— START Input data —
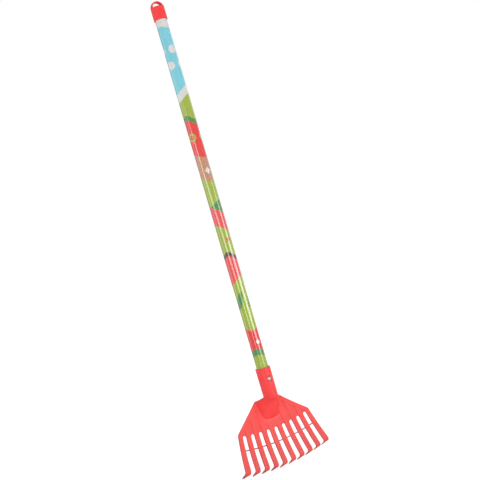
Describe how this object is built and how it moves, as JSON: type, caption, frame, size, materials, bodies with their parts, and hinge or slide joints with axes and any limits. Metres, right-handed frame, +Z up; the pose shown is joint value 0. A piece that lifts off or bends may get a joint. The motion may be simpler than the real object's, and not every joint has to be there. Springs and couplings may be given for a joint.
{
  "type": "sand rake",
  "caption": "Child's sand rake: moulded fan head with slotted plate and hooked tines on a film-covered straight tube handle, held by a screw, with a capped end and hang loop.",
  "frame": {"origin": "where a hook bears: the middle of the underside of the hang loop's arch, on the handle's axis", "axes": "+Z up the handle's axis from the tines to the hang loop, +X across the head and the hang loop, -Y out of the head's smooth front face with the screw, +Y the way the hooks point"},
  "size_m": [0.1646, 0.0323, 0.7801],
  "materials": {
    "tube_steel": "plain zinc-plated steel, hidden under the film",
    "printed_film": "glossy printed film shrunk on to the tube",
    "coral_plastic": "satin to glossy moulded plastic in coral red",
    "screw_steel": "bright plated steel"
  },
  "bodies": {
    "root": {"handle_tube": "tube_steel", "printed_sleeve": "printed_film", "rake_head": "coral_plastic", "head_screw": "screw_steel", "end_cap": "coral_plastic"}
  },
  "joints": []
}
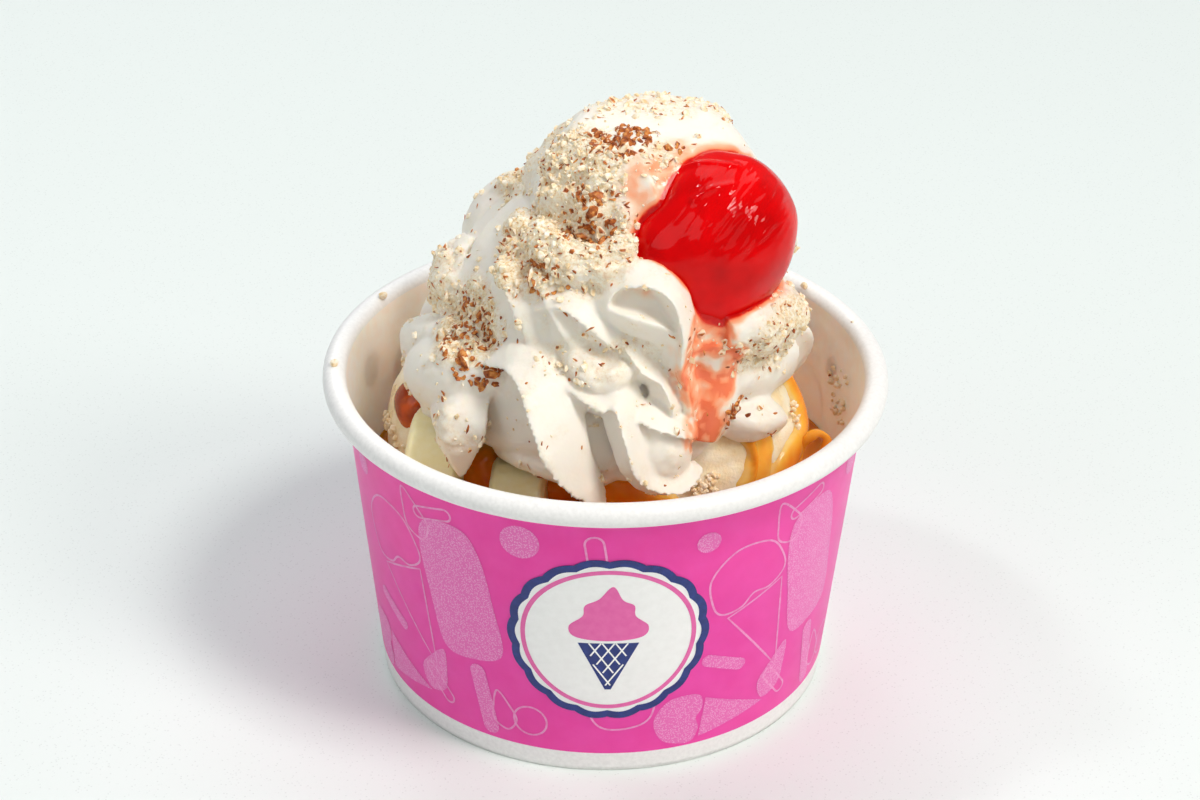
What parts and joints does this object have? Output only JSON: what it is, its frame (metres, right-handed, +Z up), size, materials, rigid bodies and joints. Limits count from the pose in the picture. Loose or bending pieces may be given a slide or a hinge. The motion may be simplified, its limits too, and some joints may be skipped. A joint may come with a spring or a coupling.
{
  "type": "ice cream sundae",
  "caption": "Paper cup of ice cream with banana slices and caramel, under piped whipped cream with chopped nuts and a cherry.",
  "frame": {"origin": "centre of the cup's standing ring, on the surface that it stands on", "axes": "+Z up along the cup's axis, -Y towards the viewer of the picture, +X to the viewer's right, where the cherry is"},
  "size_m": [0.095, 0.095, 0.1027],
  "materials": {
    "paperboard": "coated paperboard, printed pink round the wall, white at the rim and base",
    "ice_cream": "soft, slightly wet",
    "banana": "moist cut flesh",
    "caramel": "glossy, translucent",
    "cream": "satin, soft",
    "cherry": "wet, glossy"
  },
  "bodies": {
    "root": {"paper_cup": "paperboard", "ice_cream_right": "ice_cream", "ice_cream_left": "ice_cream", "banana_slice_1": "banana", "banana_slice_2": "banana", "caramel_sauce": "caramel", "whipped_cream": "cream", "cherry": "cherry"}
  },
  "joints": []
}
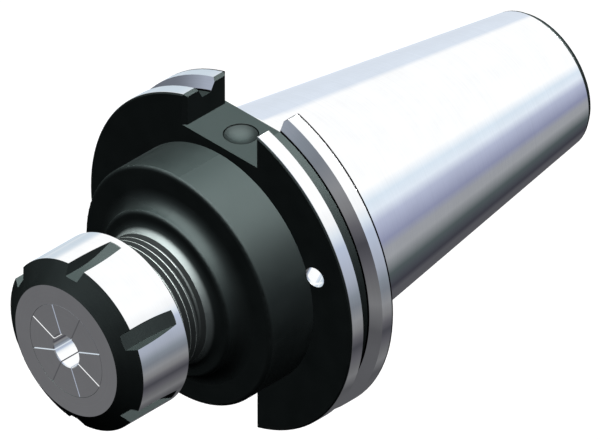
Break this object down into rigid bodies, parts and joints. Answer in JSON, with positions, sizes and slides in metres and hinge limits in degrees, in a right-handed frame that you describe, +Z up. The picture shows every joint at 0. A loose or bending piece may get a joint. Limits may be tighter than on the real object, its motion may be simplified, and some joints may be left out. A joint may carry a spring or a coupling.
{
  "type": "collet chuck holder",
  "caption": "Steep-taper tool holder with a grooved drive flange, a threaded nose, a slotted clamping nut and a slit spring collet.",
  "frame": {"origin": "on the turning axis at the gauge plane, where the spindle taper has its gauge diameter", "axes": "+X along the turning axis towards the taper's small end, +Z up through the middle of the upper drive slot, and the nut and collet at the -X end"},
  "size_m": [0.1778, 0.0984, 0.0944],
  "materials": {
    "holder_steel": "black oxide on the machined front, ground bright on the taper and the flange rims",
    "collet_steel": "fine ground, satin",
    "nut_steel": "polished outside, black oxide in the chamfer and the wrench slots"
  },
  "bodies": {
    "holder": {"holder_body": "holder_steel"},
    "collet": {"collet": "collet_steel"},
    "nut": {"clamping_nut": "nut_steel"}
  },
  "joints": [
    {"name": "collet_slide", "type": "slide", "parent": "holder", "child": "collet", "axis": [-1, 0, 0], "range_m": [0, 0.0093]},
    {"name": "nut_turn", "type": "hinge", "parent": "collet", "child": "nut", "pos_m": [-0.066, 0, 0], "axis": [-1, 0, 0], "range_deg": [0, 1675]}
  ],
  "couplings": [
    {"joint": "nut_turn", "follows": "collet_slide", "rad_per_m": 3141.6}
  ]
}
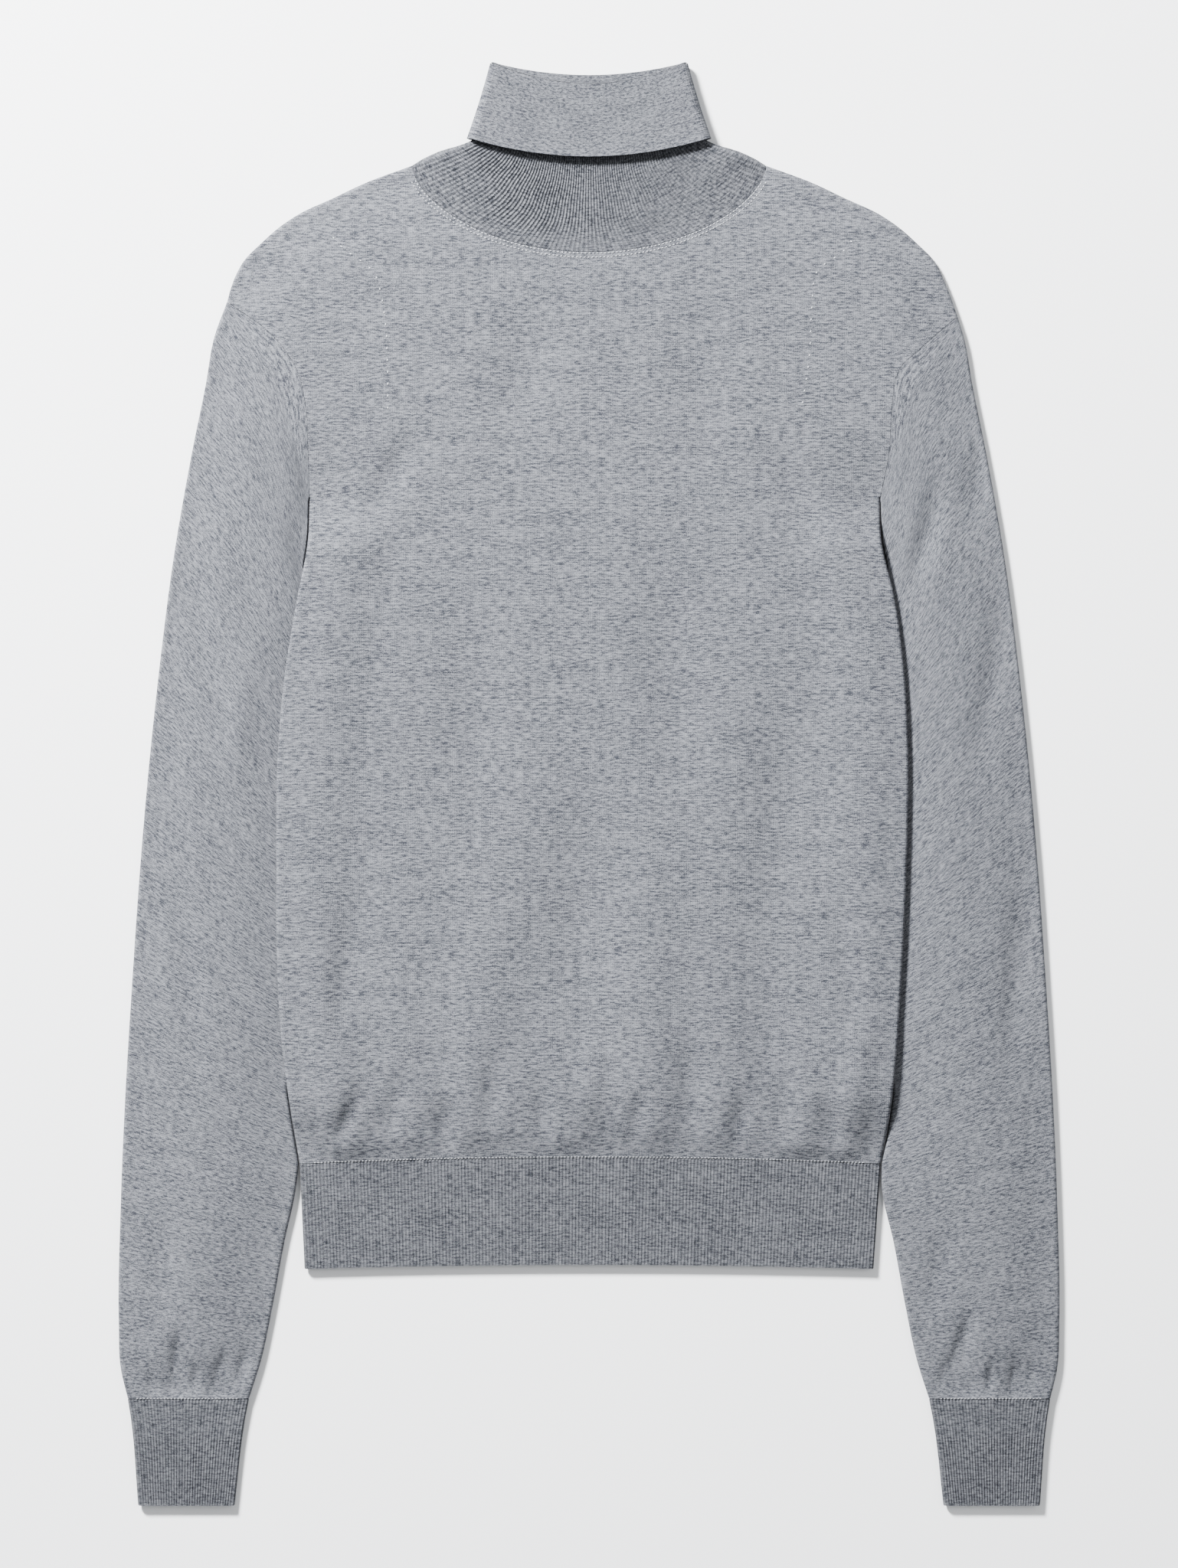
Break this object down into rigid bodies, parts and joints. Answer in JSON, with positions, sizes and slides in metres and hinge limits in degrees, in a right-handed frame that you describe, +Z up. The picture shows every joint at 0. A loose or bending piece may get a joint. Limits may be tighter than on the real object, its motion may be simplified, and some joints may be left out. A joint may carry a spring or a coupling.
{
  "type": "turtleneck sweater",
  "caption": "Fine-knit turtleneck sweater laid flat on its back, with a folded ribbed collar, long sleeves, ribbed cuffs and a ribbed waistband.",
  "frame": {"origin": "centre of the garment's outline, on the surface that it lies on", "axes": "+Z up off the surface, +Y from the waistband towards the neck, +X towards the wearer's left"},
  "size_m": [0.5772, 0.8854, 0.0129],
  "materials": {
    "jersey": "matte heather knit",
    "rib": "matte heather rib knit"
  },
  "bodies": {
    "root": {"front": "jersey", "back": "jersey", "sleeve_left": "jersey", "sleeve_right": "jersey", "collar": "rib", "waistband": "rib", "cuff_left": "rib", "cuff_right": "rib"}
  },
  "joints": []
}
— END Input data —
● Requirements
Repeat the data verbatim.

● Expected output
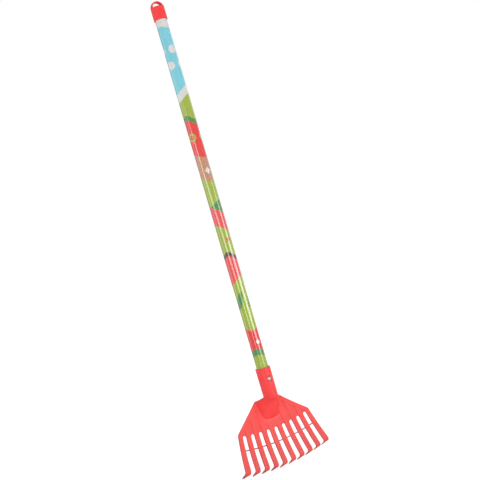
Describe how this object is built and how it moves, as JSON: type, caption, frame, size, materials, bodies with their parts, and hinge or slide joints with axes and any limits. Metres, right-handed frame, +Z up; the pose shown is joint value 0. A piece that lifts off or bends may get a joint. The motion may be simpler than the real object's, and not every joint has to be there. Springs and couplings may be given for a joint.
{
  "type": "sand rake",
  "caption": "Child's sand rake: moulded fan head with slotted plate and hooked tines on a film-covered straight tube handle, held by a screw, with a capped end and hang loop.",
  "frame": {"origin": "where a hook bears: the middle of the underside of the hang loop's arch, on the handle's axis", "axes": "+Z up the handle's axis from the tines to the hang loop, +X across the head and the hang loop, -Y out of the head's smooth front face with the screw, +Y the way the hooks point"},
  "size_m": [0.1646, 0.0323, 0.7801],
  "materials": {
    "tube_steel": "plain zinc-plated steel, hidden under the film",
    "printed_film": "glossy printed film shrunk on to the tube",
    "coral_plastic": "satin to glossy moulded plastic in coral red",
    "screw_steel": "bright plated steel"
  },
  "bodies": {
    "root": {"handle_tube": "tube_steel", "printed_sleeve": "printed_film", "rake_head": "coral_plastic", "head_screw": "screw_steel", "end_cap": "coral_plastic"}
  },
  "joints": []
}
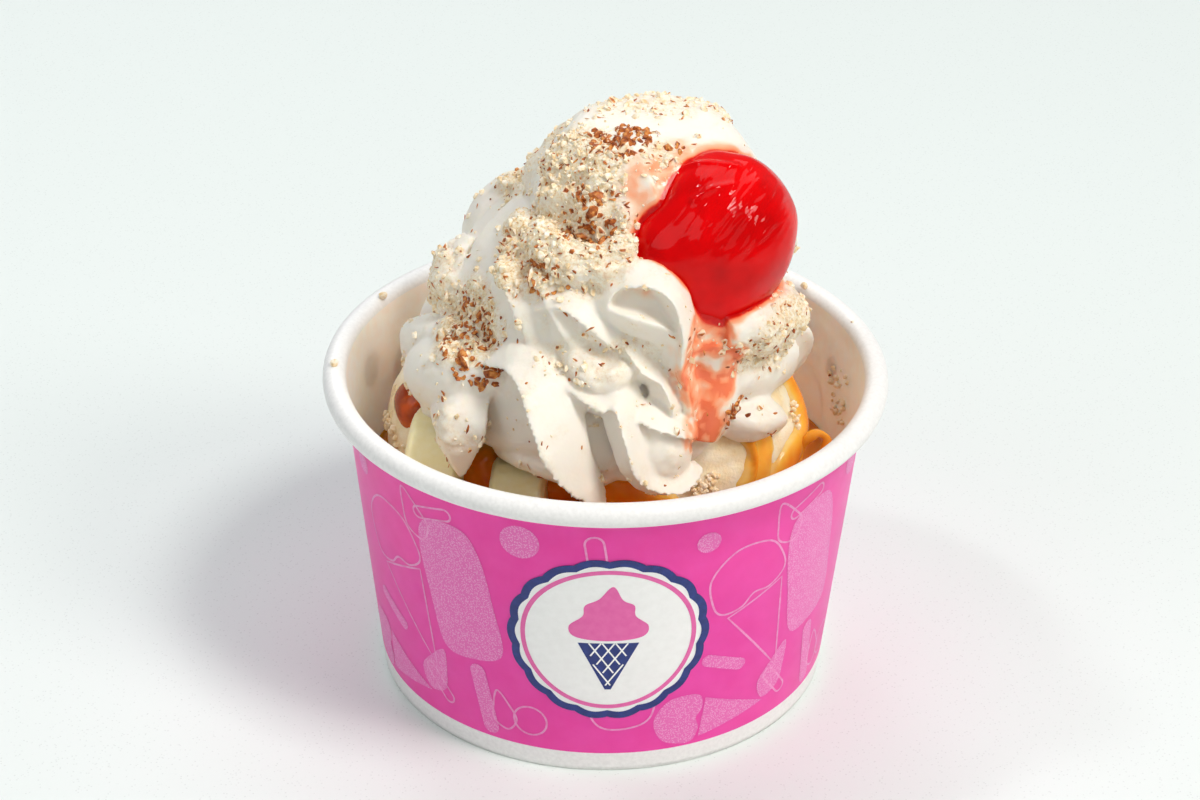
What parts and joints does this object have? Output only JSON: what it is, its frame (metres, right-handed, +Z up), size, materials, rigid bodies and joints. Limits count from the pose in the picture. Loose or bending pieces may be given a slide or a hinge. The motion may be simplified, its limits too, and some joints may be skipped. A joint may come with a spring or a coupling.
{
  "type": "ice cream sundae",
  "caption": "Paper cup of ice cream with banana slices and caramel, under piped whipped cream with chopped nuts and a cherry.",
  "frame": {"origin": "centre of the cup's standing ring, on the surface that it stands on", "axes": "+Z up along the cup's axis, -Y towards the viewer of the picture, +X to the viewer's right, where the cherry is"},
  "size_m": [0.095, 0.095, 0.1027],
  "materials": {
    "paperboard": "coated paperboard, printed pink round the wall, white at the rim and base",
    "ice_cream": "soft, slightly wet",
    "banana": "moist cut flesh",
    "caramel": "glossy, translucent",
    "cream": "satin, soft",
    "cherry": "wet, glossy"
  },
  "bodies": {
    "root": {"paper_cup": "paperboard", "ice_cream_right": "ice_cream", "ice_cream_left": "ice_cream", "banana_slice_1": "banana", "banana_slice_2": "banana", "caramel_sauce": "caramel", "whipped_cream": "cream", "cherry": "cherry"}
  },
  "joints": []
}
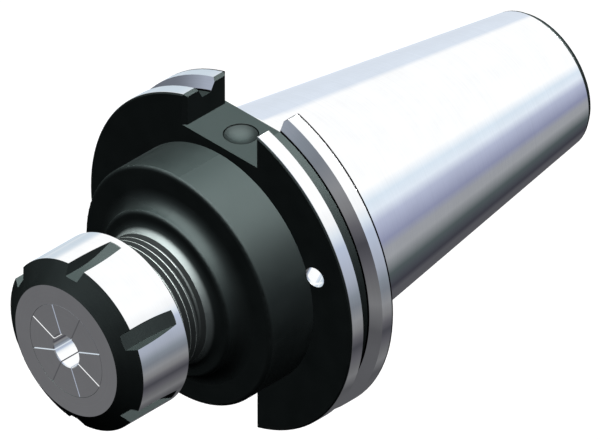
Break this object down into rigid bodies, parts and joints. Answer in JSON, with positions, sizes and slides in metres and hinge limits in degrees, in a right-handed frame that you describe, +Z up. The picture shows every joint at 0. A loose or bending piece may get a joint. Limits may be tighter than on the real object, its motion may be simplified, and some joints may be left out. A joint may carry a spring or a coupling.
{
  "type": "collet chuck holder",
  "caption": "Steep-taper tool holder with a grooved drive flange, a threaded nose, a slotted clamping nut and a slit spring collet.",
  "frame": {"origin": "on the turning axis at the gauge plane, where the spindle taper has its gauge diameter", "axes": "+X along the turning axis towards the taper's small end, +Z up through the middle of the upper drive slot, and the nut and collet at the -X end"},
  "size_m": [0.1778, 0.0984, 0.0944],
  "materials": {
    "holder_steel": "black oxide on the machined front, ground bright on the taper and the flange rims",
    "collet_steel": "fine ground, satin",
    "nut_steel": "polished outside, black oxide in the chamfer and the wrench slots"
  },
  "bodies": {
    "holder": {"holder_body": "holder_steel"},
    "collet": {"collet": "collet_steel"},
    "nut": {"clamping_nut": "nut_steel"}
  },
  "joints": [
    {"name": "collet_slide", "type": "slide", "parent": "holder", "child": "collet", "axis": [-1, 0, 0], "range_m": [0, 0.0093]},
    {"name": "nut_turn", "type": "hinge", "parent": "collet", "child": "nut", "pos_m": [-0.066, 0, 0], "axis": [-1, 0, 0], "range_deg": [0, 1675]}
  ],
  "couplings": [
    {"joint": "nut_turn", "follows": "collet_slide", "rad_per_m": 3141.6}
  ]
}
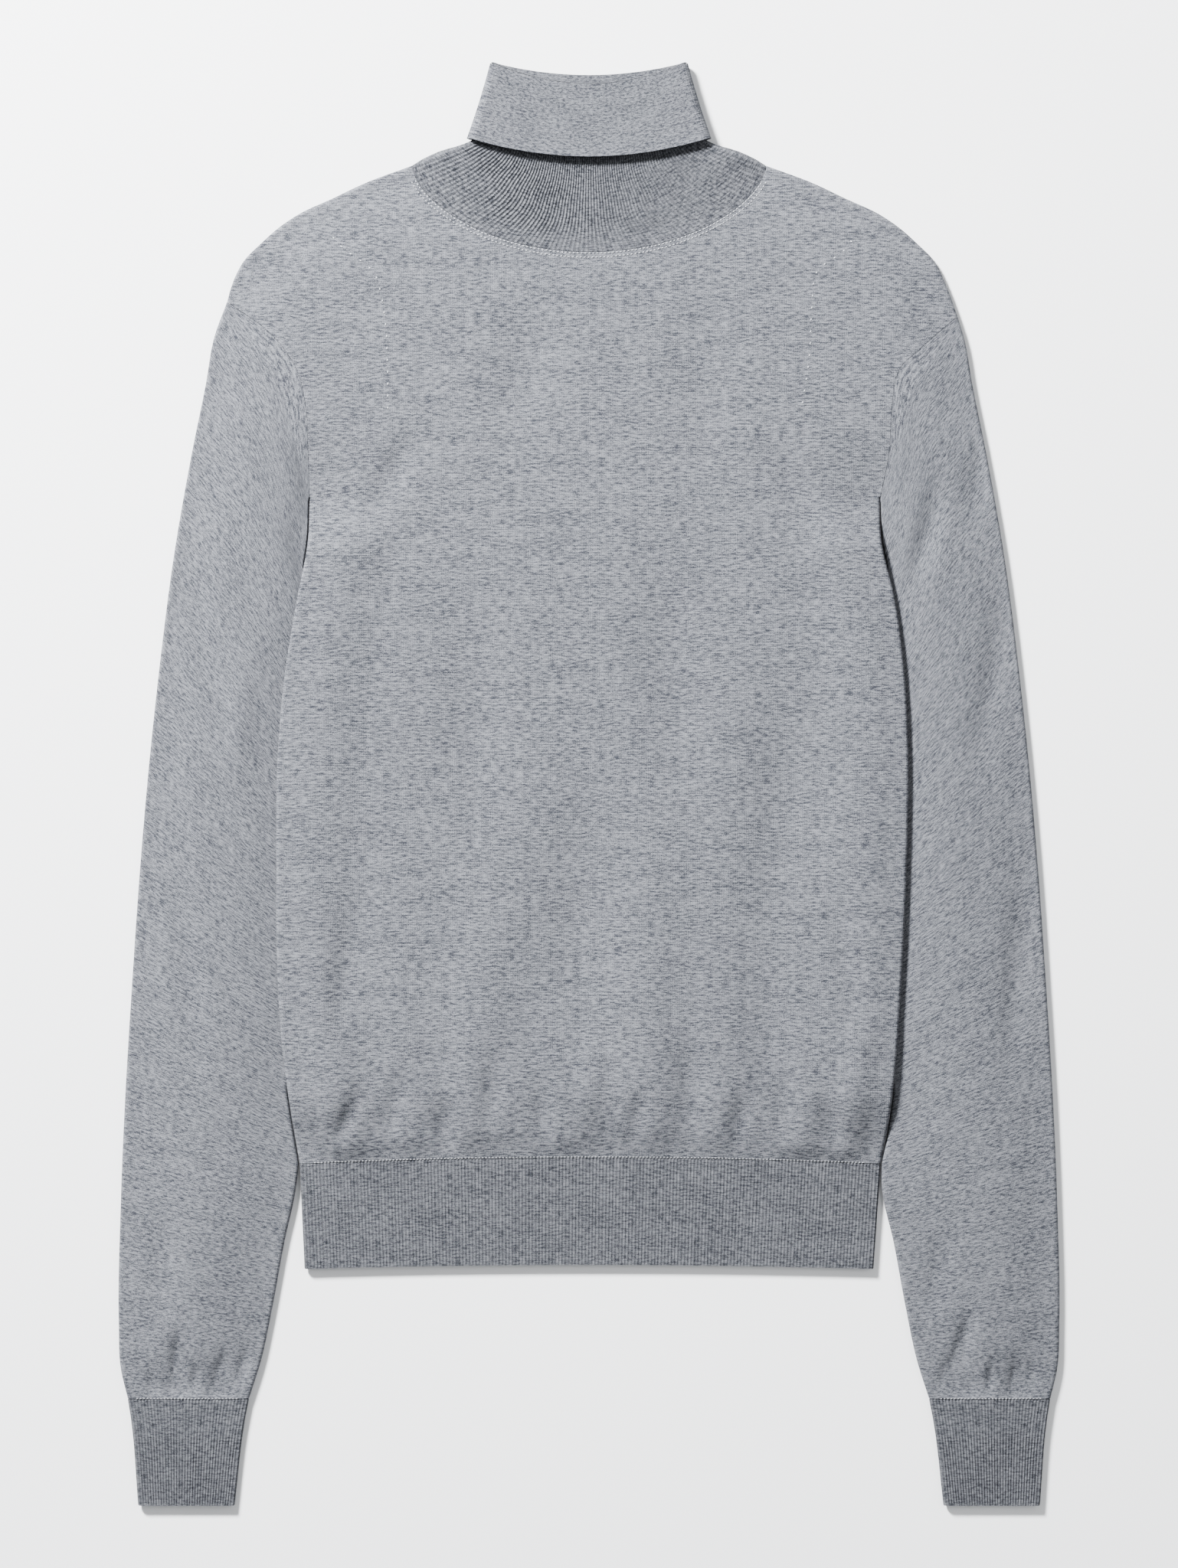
Break this object down into rigid bodies, parts and joints. Answer in JSON, with positions, sizes and slides in metres and hinge limits in degrees, in a right-handed frame that you describe, +Z up. The picture shows every joint at 0. A loose or bending piece may get a joint. Limits may be tighter than on the real object, its motion may be simplified, and some joints may be left out. A joint may carry a spring or a coupling.
{
  "type": "turtleneck sweater",
  "caption": "Fine-knit turtleneck sweater laid flat on its back, with a folded ribbed collar, long sleeves, ribbed cuffs and a ribbed waistband.",
  "frame": {"origin": "centre of the garment's outline, on the surface that it lies on", "axes": "+Z up off the surface, +Y from the waistband towards the neck, +X towards the wearer's left"},
  "size_m": [0.5772, 0.8854, 0.0129],
  "materials": {
    "jersey": "matte heather knit",
    "rib": "matte heather rib knit"
  },
  "bodies": {
    "root": {"front": "jersey", "back": "jersey", "sleeve_left": "jersey", "sleeve_right": "jersey", "collar": "rib", "waistband": "rib", "cuff_left": "rib", "cuff_right": "rib"}
  },
  "joints": []
}